The decision is set to be made on February 15th and if it is agreed, the plan could go ahead as early as the spring.
 
If it does go ahead, the areas around the southern city of Toulouse and the Haute Garonne department in the southwest will be among the most affected, with protesters saying it would deprive them of as much as €7,000 a year.
 
Farmers protest on January 31st. Photo: AFP
 
“Anger increases when people don't have a future,” a cereal grower told Le Point on condition of anonymity.
 
“At the moment, we are very motivated to no give an inch,” said Sophie Maniago from the FDSEA farmers union.

“It is the death of the farms. We would have losses between €8,000 and €10,000 euros.
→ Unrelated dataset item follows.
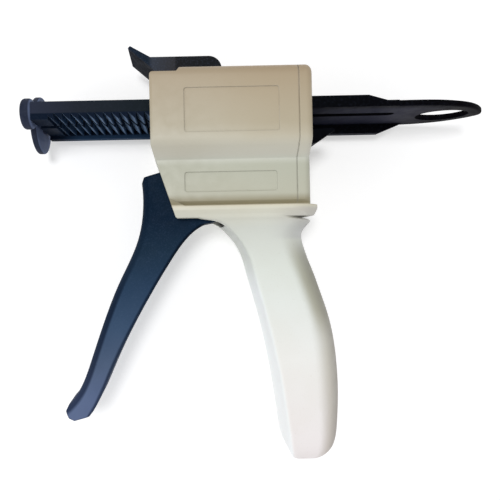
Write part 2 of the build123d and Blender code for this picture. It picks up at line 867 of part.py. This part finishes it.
# Bowed leaf that presses on the left rod from under two screw bosses
def plunger_brake():
    first = shell_screws[0][0] - 2.0
    last = shell_screws[1][0] + 2.0
    middle = (first + last) / 2
    high = shell_screws[0][1] - boss_radius - 0.05
    low = rod_top_y + 0.35
    outline = [
        (first, high),
        (middle - 2, low + leaf_thickness),
        (middle + 2, low + leaf_thickness),
        (last, high),
        (last, high - leaf_thickness),
        (middle + 2, low),
        (middle - 2, low),
        (first, high - leaf_thickness),
    ]
    near = near_rod_span()
    return side_block(outline, near[0] + 0.5, near[1] - 0.5)


def all_pieces():
    return {
        "left_shell": left_shell(),
        "right_shell": right_shell(),
        "rear_cover": rear_cover(),
        "housing_screws": housing_screws(),
        "cover_screws": cover_screws(),
        "plunger": plunger(),
        "small_piston": piston(
            small_piston_radius, small_piston_thickness, small_piston_rim, small_piston_z
        ),
        "large_piston": piston(
            large_piston_radius, large_piston_thickness, large_piston_rim, large_piston_z
        ),
        "piston_screws": piston_screws(),
        "trigger": trigger(),
        "trigger_bushes": trigger_bushes(),
        "trigger_pin": cross_pin(pivot, pin_radius, -trigger_pin_half(), trigger_pin_half()),
        "trigger_spring": trigger_spring(),
        "drive_pawl": drive_pawl(),
        "pawl_pin": pawl_pin(),
        "pawl_spring": pawl_spring(),
        "release_lever": release_lever(),
        "release_pin": cross_pin(release_pivot, release_pin_radius, -release_pin_half(), release_pin_half()),
        "release_spring": release_spring(),
        "latch_lever": latch_lever(),
        "latch_pin": cross_pin(latch_pivot, latch_pin_radius, -release_pin_half(), release_pin_half()),
        "latch_spring": latch_spring(),
        "plunger_brake": plunger_brake(),
    }


# Lay the gun on its right side, with its middle over the origin
def placement(pieces):
    box_all = Compound([solid for shape in pieces.values() for solid in shape.solids()]).bounding_box()
    middle = box_all.center()
    return -middle.X, -middle.Y, -box_all.min.Z


pieces = all_pieces()
shift = placement(pieces)
os.makedirs("parts", exist_ok=True)
for name, shape in pieces.items():
    export_step(Pos(*shift) * shape, f"parts/{name}.step")
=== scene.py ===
import math

import bpy
from mathutils import Matrix, Vector


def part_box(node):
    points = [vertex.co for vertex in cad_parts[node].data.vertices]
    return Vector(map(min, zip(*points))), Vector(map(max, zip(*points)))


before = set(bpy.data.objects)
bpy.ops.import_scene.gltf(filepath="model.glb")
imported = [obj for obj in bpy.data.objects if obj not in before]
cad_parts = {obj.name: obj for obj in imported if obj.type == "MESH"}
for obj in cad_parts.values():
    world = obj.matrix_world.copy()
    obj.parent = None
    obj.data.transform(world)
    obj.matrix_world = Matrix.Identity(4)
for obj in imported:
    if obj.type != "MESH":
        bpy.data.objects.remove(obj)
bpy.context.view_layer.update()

# The gun's own millimetres: from the front face, from the middle of the picture up, from the split plane
housing_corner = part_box("left_shell")[0]
grip_depth = 95.0
millimetre = 0.001


def gun_x(length):
    return housing_corner[0] + length * millimetre


def gun_y(length):
    return housing_corner[1] + (length + grip_depth) * millimetre


def gun_z(length):
    return housing_corner[2] + length * millimetre


# Camera, as the lines of perspective in the photograph give it, in pixels and millimetres
picture_pixels = 500.0
focal_pixels = 495.0
vanishing_x = 180.0
vanishing_y = 243.0
roll_degrees = 1.2
sensor_width = 36.0
nearest_seen = 0.01
camera_place = (11.15, 0.0, 223.25)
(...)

These are territories which are shutting down, which are going to become deserted, villages that are going to die,” she added. 

“This is more like civil war than a protest”
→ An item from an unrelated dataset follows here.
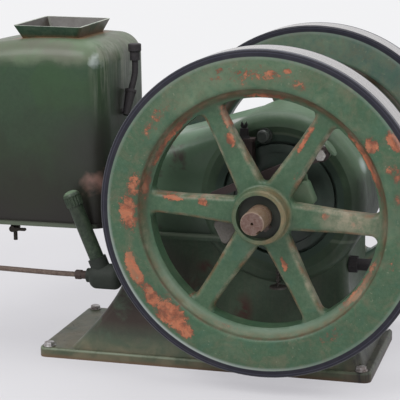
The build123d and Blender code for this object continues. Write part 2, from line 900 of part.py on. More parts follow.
# Cup on the shelf, closed by a plug with two pointed wings
with BuildPart() as oil_cup:
    cup_seat = Plane(origin=(cup_x, cup_y, shelf_z + shelf_thickness), x_dir=(1, 0, 0), z_dir=(0, -1, 0))
    with BuildSketch(cup_seat):
        with BuildLine():
            Polyline(
                (0, 0),
                (cup_radius, 0),
                (cup_shoulder_radius, cup_skirt_height),
                (cup_top_radius, cup_body_height),
                (cup_neck_radius, cup_body_height),
                (cup_neck_radius, (cup_body_height + cup_wing_notch) / 2),
                (0, (cup_body_height + cup_wing_notch) / 2),
                close=True,
            )
        make_face()
    revolve(axis=Axis((cup_x, cup_y, 0), (0, 0, 1)))
    with BuildSketch(cup_seat):
        Polygon(
            (-cup_neck_radius, cup_body_height),
            (cup_neck_radius, cup_body_height),
            (cup_wing_spread, cup_wing_notch),
            (cup_neck_radius, cup_wing_height),
            (0, cup_wing_notch),
            (-cup_neck_radius, cup_wing_height),
            (-cup_wing_spread, cup_wing_notch),
            align=None,
        )
    extrude(amount=cup_wing_thickness / 2, both=True)
save(oil_cup, "oil_cup")

# Oiler on the hopper's right wall: a tapered body with a collar, a leaning tube and a cap
oiler_foot_point = Vector(hopper_right + oiler_foot_radius + oiler_foot_gap, oiler_foot_y, oiler_foot_z)
oiler_collar_point = Vector(
    hopper_right + oiler_collar_radius + oiler_collar_gap, oiler_collar_y, oiler_collar_z
)
oiler_head_point = Vector(hopper_right + oiler_reach, oiler_y, oiler_top - oiler_cap_height)
with BuildPart() as oiler_foot:
    oiler_body = oiler_collar_point - oiler_foot_point
    with Locations(Plane(origin=oiler_foot_point, z_dir=oiler_body)):
        Cone(
            oiler_foot_radius, oiler_body_radius, oiler_body.length,
            align=(Align.CENTER, Align.CENTER, Align.MIN),
        )
    rod_between(
        oiler_collar_point, oiler_collar_point + oiler_body.normalized() * oiler_collar_height,
        oiler_collar_radius,
    )
    stub_level = oiler_foot_z + oiler_foot_radius
    stub_share = oiler_foot_radius / oiler_body.Z
    stub_end = oiler_foot_point + oiler_body * stub_share
    rod_between((hopper_right, stub_end.Y, stub_level), stub_end, oiler_foot_radius - shaft_chamfer)
save(oiler_foot, "oiler_foot")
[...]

One unnamed farmer told AFP: “We know that the minister's statement will not be very good for us and things are going to get worse. But the farmers have nothing to lose, this is a movement that can become violent. We do not know how far it can go.”

France's leading farmer's union the FNSEA described the plan to revise at the map of France's “less favoured” zones as “unjust” and said the European aid was “essential to support agricultural activity in these areas of low potential”.
 
The union is demanding a new map that is “indisputable and fair” and that “takes into account the reality of the handicaps of these fragile territories.” 
 
On Wednesday, motorists were told it was “imperative” to avoid Toulouse and the nearby town of Montauban and, according to reports, there were about fifty farmers on the roads.
 
 
Farmers also blocked the railway line between Toulouse and Narbonne passing nearby, with other blockages underway on the others motorways leading in to Toulouse.
 
One resident of the region told The Local: “Montauban has been more or less cut off from the A20 since January 29th by piles of manure, flaming tyres and oil barrels.
 
“On Wednesday most of the A61 running parallel to the Pyrenees was closed as was the Montauban bypass the A20 north of Cahors.
 
“This is more like civil war than a protest,” the resident added.
 
Protests also took place in the Lot-et-Garonne department in the south west and the Indre-et-Loire department the west-central France. 
 
And this isn't the first time farmers have taken action against the proposal. 
 
Last week, they set fire to piles of tires, palettes and hay and grilled sausages for picnics on the motorway, causing traffic mayhem around Toulouse.